Step 7: Measurement Setup
Document your current organic impressions, CTR, CVR, and return rate for each priority listing before making any changes. Establish a 14-day baseline tracking cadence and commit to changing only one variable per listing per testing cycle.
Conclusion: SEO Is Not a Hack — It’s the Infrastructure
The sellers who will build durable, defensible positions in TikTok Shop’s search results over the next two to three years are not the ones chasing algorithm updates or looking for shortcut tactics. They are the ones who understand the underlying architecture — the three-channel indexing system, the health score gating mechanisms, the intent hierarchy of keyword types — and build systematic optimization practices on top of it.
TikTok Shop SEO is still early enough that basic technical competence produces dramatically outsize results. Moving a product from page three to page one in a competitive category requires less sophisticated work on TikTok than the equivalent move would require on Amazon, Google Shopping, or even Etsy — because most of your competition hasn’t thought through what you’ve just read.
The multi-modal indexing system reads your videos, listens to your audio, and processes your metadata simultaneously. The health scoring system gates your visibility based on operational trustworthiness. The keyword intent hierarchy determines which search queries you can realistically rank for and which ones are noise. Together, these systems form the actual mechanics of TikTok Shop SEO — and the sellers who know them have a compounding structural advantage over those who don’t.

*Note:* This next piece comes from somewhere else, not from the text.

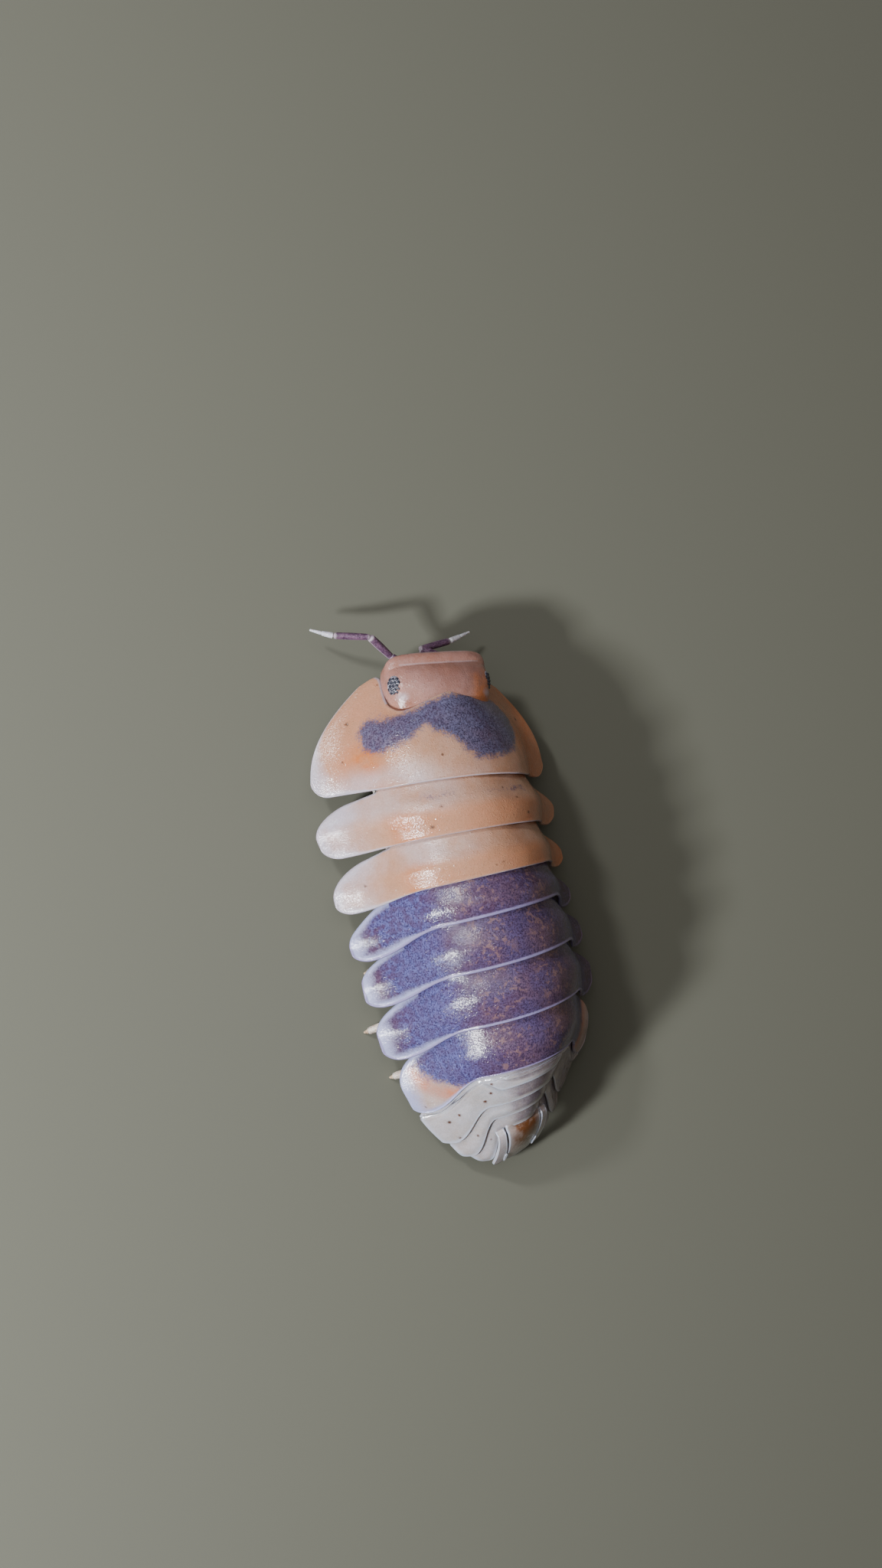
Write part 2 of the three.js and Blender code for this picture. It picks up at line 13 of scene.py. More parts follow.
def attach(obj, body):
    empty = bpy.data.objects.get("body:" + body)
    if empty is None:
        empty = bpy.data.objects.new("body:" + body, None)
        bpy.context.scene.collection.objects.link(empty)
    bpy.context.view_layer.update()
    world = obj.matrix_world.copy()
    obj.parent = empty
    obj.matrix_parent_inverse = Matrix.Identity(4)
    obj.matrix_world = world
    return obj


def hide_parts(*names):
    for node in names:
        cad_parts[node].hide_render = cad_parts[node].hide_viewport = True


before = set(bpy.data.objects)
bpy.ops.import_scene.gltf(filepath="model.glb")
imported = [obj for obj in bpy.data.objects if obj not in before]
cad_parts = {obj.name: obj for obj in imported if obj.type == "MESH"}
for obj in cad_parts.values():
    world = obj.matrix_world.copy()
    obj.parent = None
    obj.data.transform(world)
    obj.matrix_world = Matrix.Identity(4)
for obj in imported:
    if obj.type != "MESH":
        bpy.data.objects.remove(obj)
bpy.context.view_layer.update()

MM = 0.001
CENTRE = np.array([-0.183, -0.75, 0.0])     # the body frame's origin in the shared frame, mm
SIDES = (("left", 1.0), ("right", -1.0))

# Driving sizes of the body, the same as the solids'
PLATE_STEP = 0.15
PLATE_BULGE = 0.05
FLANK_SLOPE = 68.0
FLANK_PLACE = 0.62
FLARE_SLOPE = 42.0
KINK = 0.56

# step, x, height, heading, tilt, half, side, sweep for each rear rim
RIMS = np.array([
    (0, -0.72, 2.50, -12.5, 10, 1.50, 1.28, -0.86),
    (2.23, -0.32, 3.42, -11.0, 6, 3.42, 0.76, -0.08),
    (1.38, -0.20, 3.62, -8.0, 4, 3.41, 0.72, 0.06),
    (1.19, -0.13, 3.71, -5.0, 3, 3.40, 0.72, 0.22),
    (1.015, -0.12, 3.73, -3.0, 1, 3.30, 0.72, 0.49),
    (1.325, -0.13, 3.68, -1.5, -2, 3.32, 0.72, 0.48),
    (1.44, -0.10, 3.50, 0.0, -5, 3.19, 0.72, 0.55),
    (1.28, 0.06, 3.14, 2.0, -6, 2.62, 0.68, 0.78),
    (0.18, 0.16, 3.02, 3.0, -6, 2.44, 0.67, 0.78),
    (0.25, 0.21, 2.84, 4.0, -6, 2.24, 0.66, 0.80),
    (0.38, 0.25, 2.54, 6.0, -6, 1.88, 0.64, 0.85),
    (0.36, 0.25, 2.20, 8.0, -6, 1.46, 0.62, 0.95),
    (0.36, 0.22, 1.80, 10.0, -6, 1.00, 0.60, 0.85),
])
MIDDLE = 5.74                      # from the front margin back to the body frame's origin, mm
OPENING = 3.5                      # how soon the first plate opens out to its full width
SPINE = RIMS.copy()
SPINE[:, 0] = np.cumsum(RIMS[:, 0]) - MIDDLE
LAST_RIM = len(RIMS) - 1
Y, X, HEIGHT, HEADING, TILT, HALF, SIDE, SWEEP = range(8)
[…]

Start with the audit framework. Fix the health score first. Rebuild your titles with purchase-intent keywords in the leading position. Rewrite your descriptions with semantic keyword variation and proper structure. Then — and only then — build the video content layer that will amplify the listing foundation you’ve created. Apply the Rule of 3s to every video linked to your Shop products going forward, and guide your affiliates to do the same.
TikTok Shop’s search results reward the disciplined more than the talented. That’s a fair game — and now you know the rules.